We sat in the Subaru for what felt like hours. I thought about all the plans we had made to celebrate this show. I thought about all the Kinfolk that had worked so hard to create something special. I wondered what the band had had in store for us. All of these thoughts filled my head and finally I was just too exhausted. I don't know how long I passed out in the car, but when I woke up, the rain was starting to pass and I could hear music in the distance. We ventured out of the car, where we could hear Mountain Sprout at the Backwoods Stage and Wookiefoot in the Harvest Tent. It was late. Colin ran to check out the main stage, and reported that there was no chance for any more Yonder. So I went to bed.
|Photo courtesy of Kayla Clancy|
It was pretty quiet in the morning. We were all obviously disappointed with how the final night of the festival went, and now we had to say goodbye. It was such an abrupt end to the festival, and the whole thing felt unfinished. Abandoned. I had the rest of the tour to look forward to, but most people weren't so lucky. These were the last Yonder shows of the year for many Kinfolk, and it was just a sucky way to say goodbye to everyone.
As we finally got in the car to leave, I noticed the new chip in the windshield.
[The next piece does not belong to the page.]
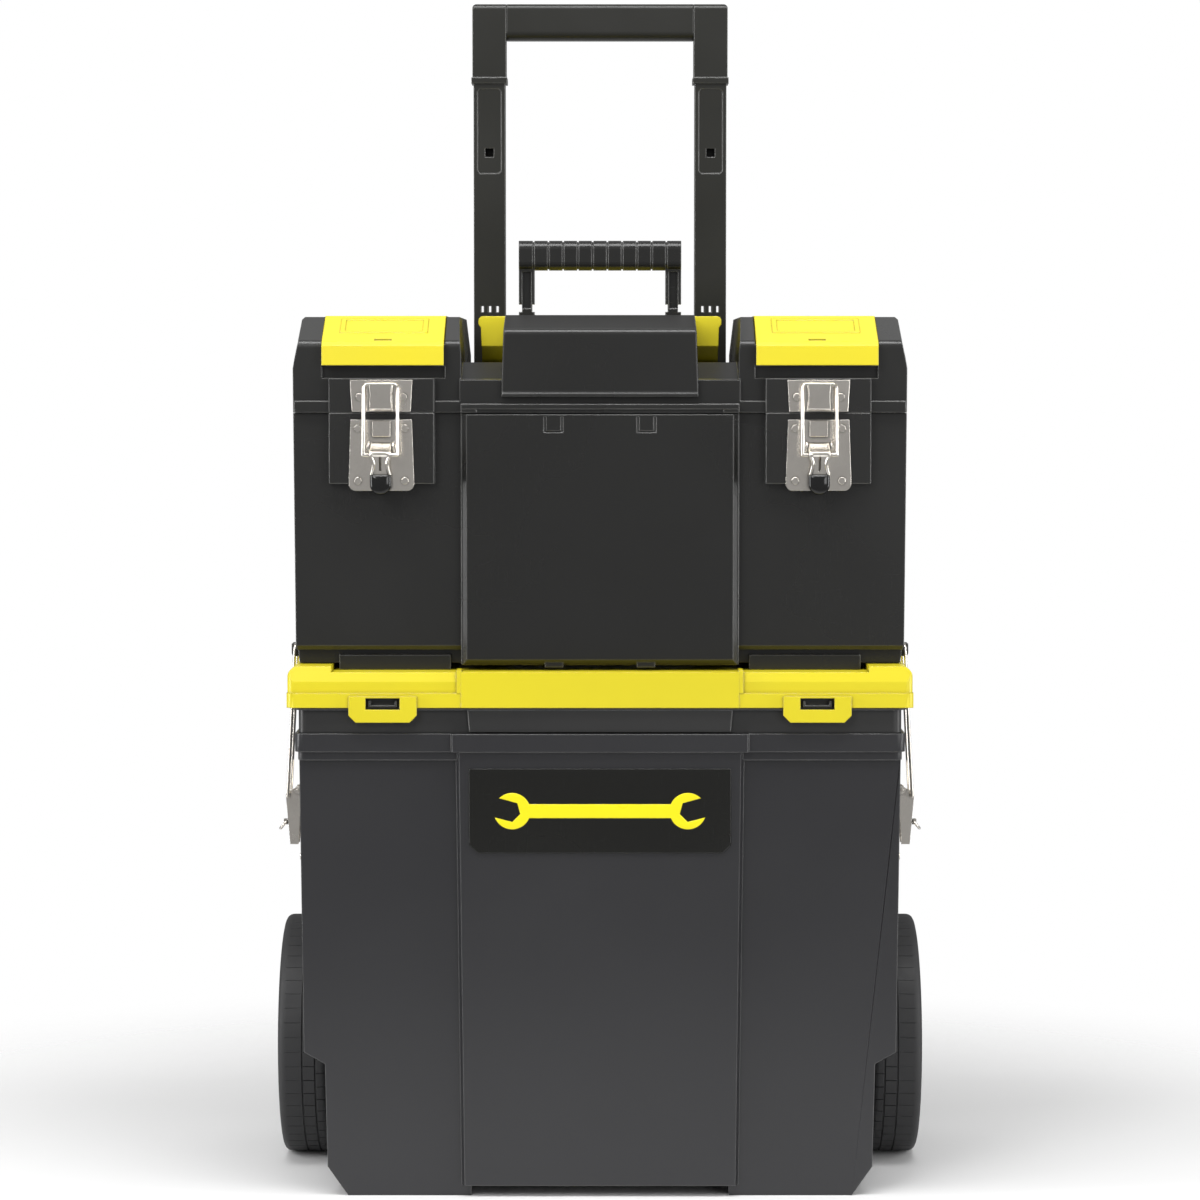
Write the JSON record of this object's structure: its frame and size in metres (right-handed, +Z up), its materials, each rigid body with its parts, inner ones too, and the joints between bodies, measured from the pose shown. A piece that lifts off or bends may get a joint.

I turned the key in the ignition, and remembered the coolant leak that started on our way down. *Sigh* Sometimes things just don't work out the way you plan, but all in all, we saw some great music, spent time with some of our favorite people, and most importantly, we survived. The car didn't break down (it even made it home, just in time for a brand new radiator), and the storm didn't turn into a tornado.
Sh*t happens, and so does rain. But all in all, Colin and I had an amazing time with our friends. We saw some great music and had experiences that I wouldn't trade for anything. Harvest Fest 2012 was a blast, and we will definitely be back next year.